To do - Transcribe only the lines of the listing below from the one holding "The OpenSCAD and" through the one holding "of a solid.", inclusive, without any change.
__________
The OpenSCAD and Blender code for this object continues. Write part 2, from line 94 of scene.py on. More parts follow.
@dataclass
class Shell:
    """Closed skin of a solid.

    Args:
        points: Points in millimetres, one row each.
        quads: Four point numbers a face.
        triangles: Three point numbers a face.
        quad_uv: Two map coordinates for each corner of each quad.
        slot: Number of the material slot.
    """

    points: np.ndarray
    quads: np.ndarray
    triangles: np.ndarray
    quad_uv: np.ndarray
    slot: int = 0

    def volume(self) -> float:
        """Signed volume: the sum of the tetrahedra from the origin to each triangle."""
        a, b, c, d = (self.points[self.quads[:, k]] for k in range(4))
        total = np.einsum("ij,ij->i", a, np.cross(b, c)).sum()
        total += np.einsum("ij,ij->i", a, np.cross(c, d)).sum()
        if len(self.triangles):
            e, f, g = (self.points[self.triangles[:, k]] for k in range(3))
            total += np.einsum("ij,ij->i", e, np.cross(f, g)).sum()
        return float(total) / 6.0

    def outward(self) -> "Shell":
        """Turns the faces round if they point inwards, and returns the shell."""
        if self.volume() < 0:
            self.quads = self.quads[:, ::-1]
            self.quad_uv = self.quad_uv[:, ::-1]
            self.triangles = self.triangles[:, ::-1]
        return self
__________
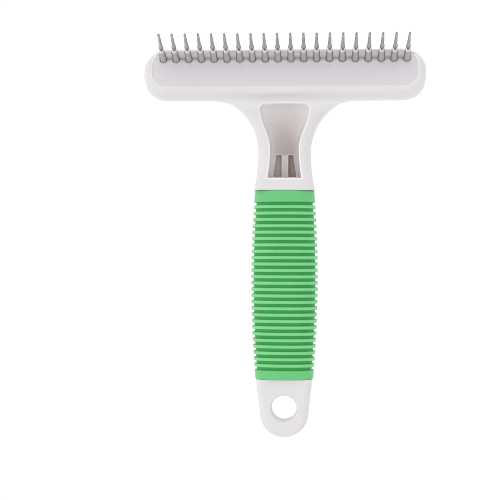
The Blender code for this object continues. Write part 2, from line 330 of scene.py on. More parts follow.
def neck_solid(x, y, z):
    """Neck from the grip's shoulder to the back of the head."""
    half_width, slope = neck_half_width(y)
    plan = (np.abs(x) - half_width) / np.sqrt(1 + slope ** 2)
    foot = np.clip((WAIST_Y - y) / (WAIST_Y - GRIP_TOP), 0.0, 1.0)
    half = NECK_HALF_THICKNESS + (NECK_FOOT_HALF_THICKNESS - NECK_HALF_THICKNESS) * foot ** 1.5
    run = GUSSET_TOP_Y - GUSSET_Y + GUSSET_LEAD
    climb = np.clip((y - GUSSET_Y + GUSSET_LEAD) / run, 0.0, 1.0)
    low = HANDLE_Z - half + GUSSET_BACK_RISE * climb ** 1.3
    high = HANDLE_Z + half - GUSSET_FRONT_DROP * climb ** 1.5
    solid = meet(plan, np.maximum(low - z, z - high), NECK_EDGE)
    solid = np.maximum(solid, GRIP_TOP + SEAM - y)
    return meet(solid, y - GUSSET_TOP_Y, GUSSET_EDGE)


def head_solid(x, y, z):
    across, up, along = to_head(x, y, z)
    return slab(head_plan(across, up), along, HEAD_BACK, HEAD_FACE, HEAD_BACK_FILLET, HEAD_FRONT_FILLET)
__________
Finished answer -
The OpenSCAD and Blender code for this object continues. Write part 2, from line 94 of scene.py on. More parts follow.
@dataclass
class Shell:
    """Closed skin of a solid.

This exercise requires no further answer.